**EXERCISE**
Print the full listing exactly.

**DATA**

>> START

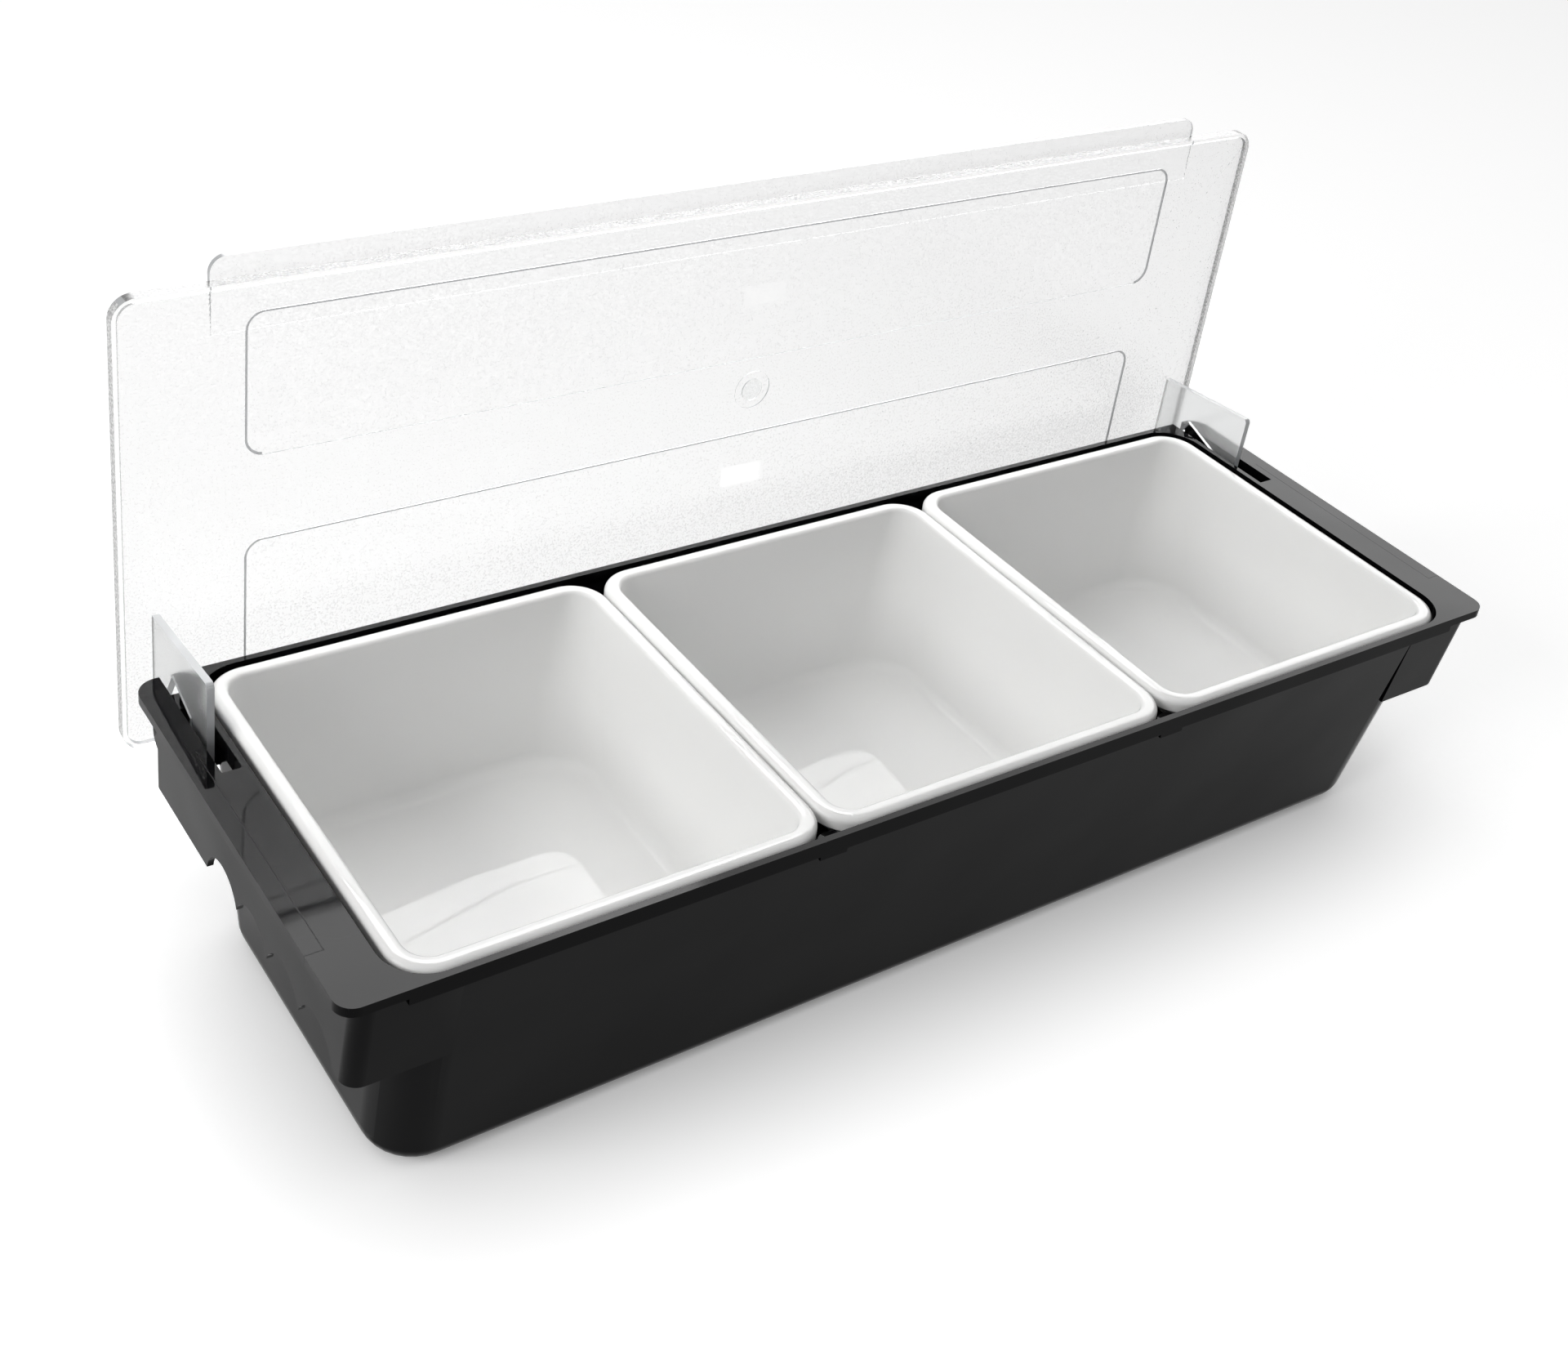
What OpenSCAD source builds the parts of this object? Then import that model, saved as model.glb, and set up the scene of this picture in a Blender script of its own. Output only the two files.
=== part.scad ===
// Bar caddy: a long tray that holds three lift-out pans under one hinged lid.
// The lid is drawn open, as it stands in use. Units are millimetres. The origin
// is the middle of the tray's flat bottom, with +X to the right, +Y to the
// hinge side and +Z up.

/* [Tray] */
// Length of the rim, end to end
tray_l = 500; // [480:1:520]
// Depth of the rim, front to back
tray_w = 168.5; // [164:0.5:176]
// Height of the rim above the table
tray_h = 100; // [92:1:110]
// Thickness of the tub's walls and floor
wall = 2.2; // [1.8:0.1:2.6]
// Distance from the end of the rim to the tub's end wall, at the top
end_inset = 21; // [20.5:0.1:22]
// Distance that the tub's end wall leans in over its height
end_lean = 3.5; // [1:0.5:8]
// Distance from the rim's front edge to the tub's front wall, at the top
side_inset = 2; // [1.4:0.1:2.4]
// Distance that the tub's front and back walls lean in over their height
side_lean = 14.5; // [8:0.5:15]
// Corner radius of the tub, seen from above
tub_r = 19; // [15:1:22]
// Radius between the tub's walls and its floor
floor_r = 11; // [6:1:14]

/* [Rim] */
// Thickness of the end plates that carry the handles and the hinge
plate_t = 3.5; // [3:0.1:4]
// Height of the rim's upright lip along the front and back
lip_h = 6; // [5.8:0.1:8]
// Width of the rim's flat top along the front and back
rim_w = 2.4; // [2:0.1:3]
// Corner radius of the rim at the front
rim_front_r = 6.5; // [4:0.5:8]
// Corner radius of the rim at the back, where the lid swings past it
rim_back_r = 8; // [7:0.5:9]
// Distance from the end of the rim to the recess for the pans
recess_inset = 18.5; // [18.2:0.1:19]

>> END

**ANSWER TO THIS EXERCISE**
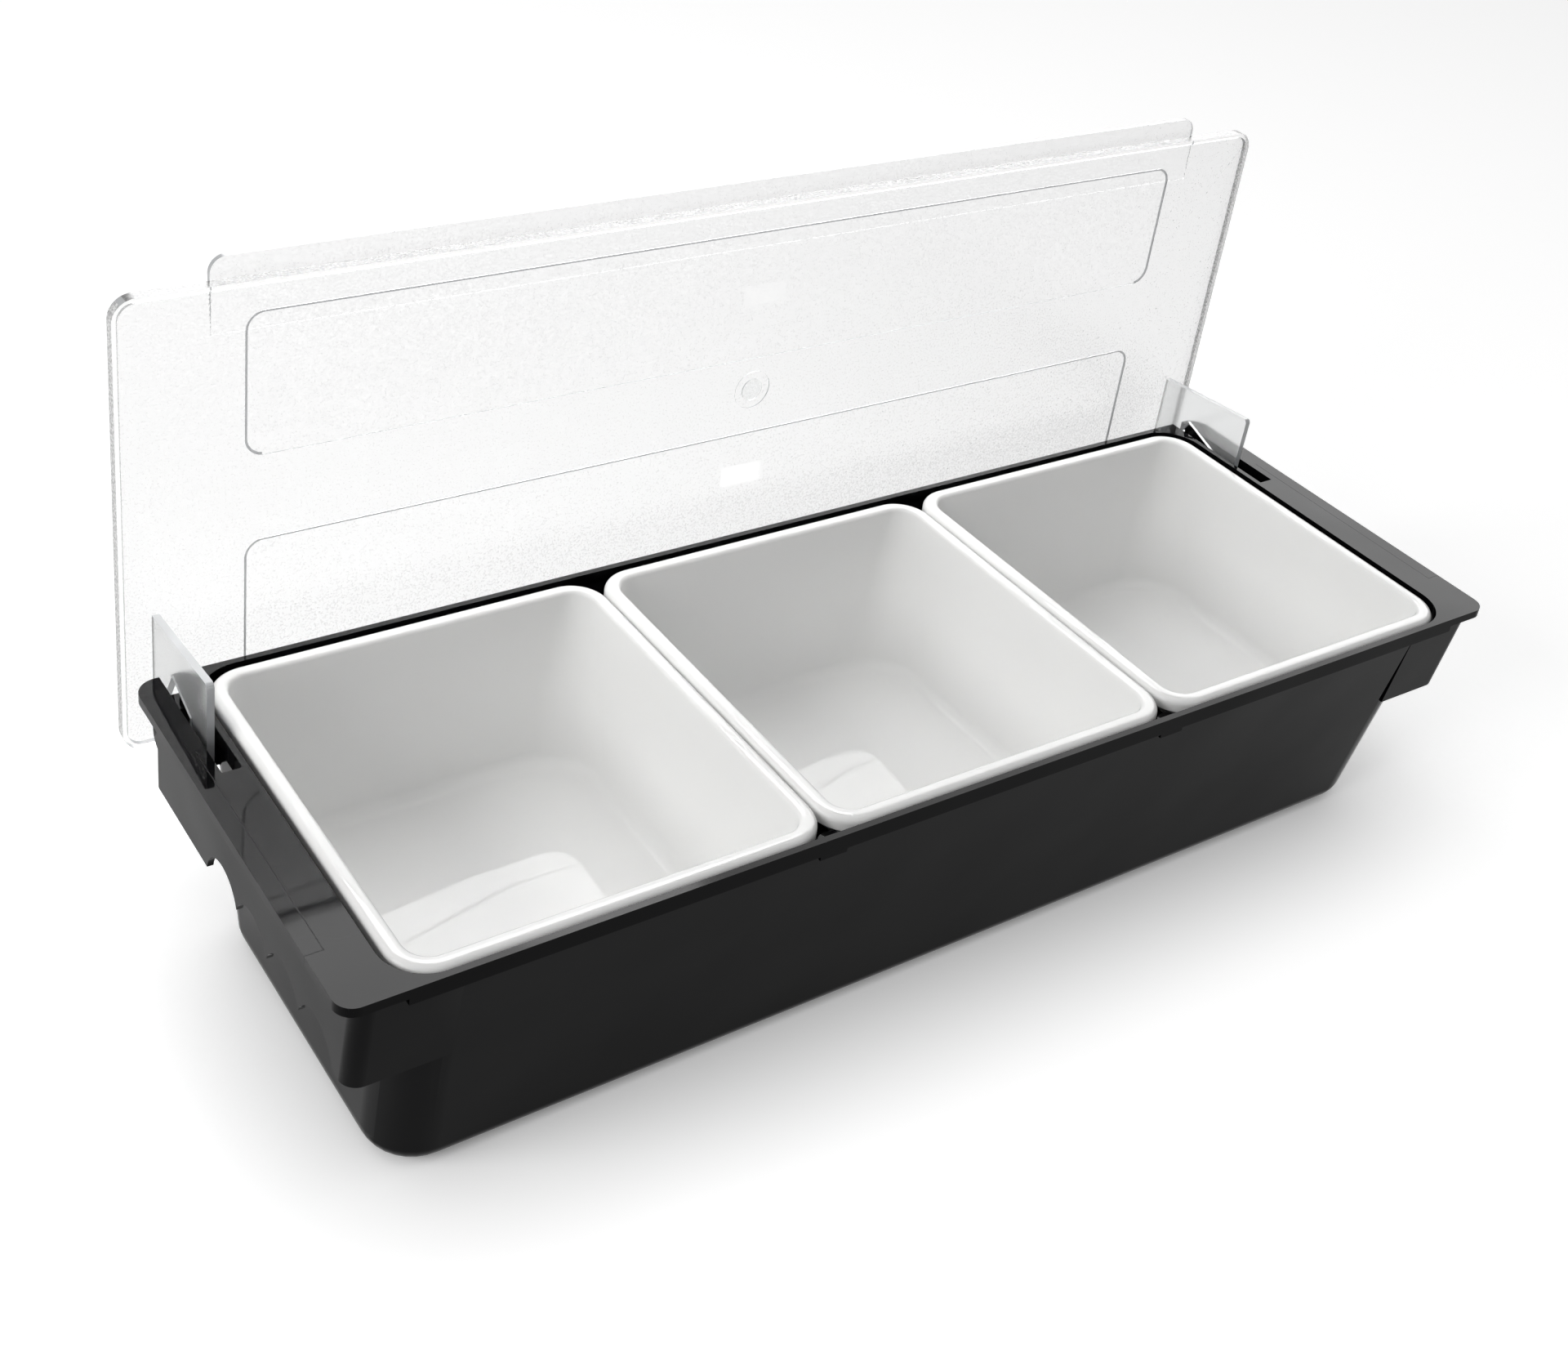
What OpenSCAD source builds the parts of this object? Then import that model, saved as model.glb, and set up the scene of this picture in a Blender script of its own. Output only the two files.
=== part.scad ===
// Bar caddy: a long tray that holds three lift-out pans under one hinged lid.
// The lid is drawn open, as it stands in use. Units are millimetres. The origin
// is the middle of the tray's flat bottom, with +X to the right, +Y to the
// hinge side and +Z up.

/* [Tray] */
// Length of the rim, end to end
tray_l = 500; // [480:1:520]
// Depth of the rim, front to back
tray_w = 168.5; // [164:0.5:176]
// Height of the rim above the table
tray_h = 100; // [92:1:110]
// Thickness of the tub's walls and floor
wall = 2.2; // [1.8:0.1:2.6]
// Distance from the end of the rim to the tub's end wall, at the top
end_inset = 21; // [20.5:0.1:22]
// Distance that the tub's end wall leans in over its height
end_lean = 3.5; // [1:0.5:8]
// Distance from the rim's front edge to the tub's front wall, at the top
side_inset = 2; // [1.4:0.1:2.4]
// Distance that the tub's front and back walls lean in over their height
side_lean = 14.5; // [8:0.5:15]
// Corner radius of the tub, seen from above
tub_r = 19; // [15:1:22]
// Radius between the tub's walls and its floor
floor_r = 11; // [6:1:14]

/* [Rim] */
// Thickness of the end plates that carry the handles and the hinge
plate_t = 3.5; // [3:0.1:4]
// Height of the rim's upright lip along the front and back
lip_h = 6; // [5.8:0.1:8]
// Width of the rim's flat top along the front and back
rim_w = 2.4; // [2:0.1:3]
// Corner radius of the rim at the front
rim_front_r = 6.5; // [4:0.5:8]
// Corner radius of the rim at the back, where the lid swings past it
rim_back_r = 8; // [7:0.5:9]
// Distance from the end of the rim to the recess for the pans
recess_inset = 18.5; // [18.2:0.1:19]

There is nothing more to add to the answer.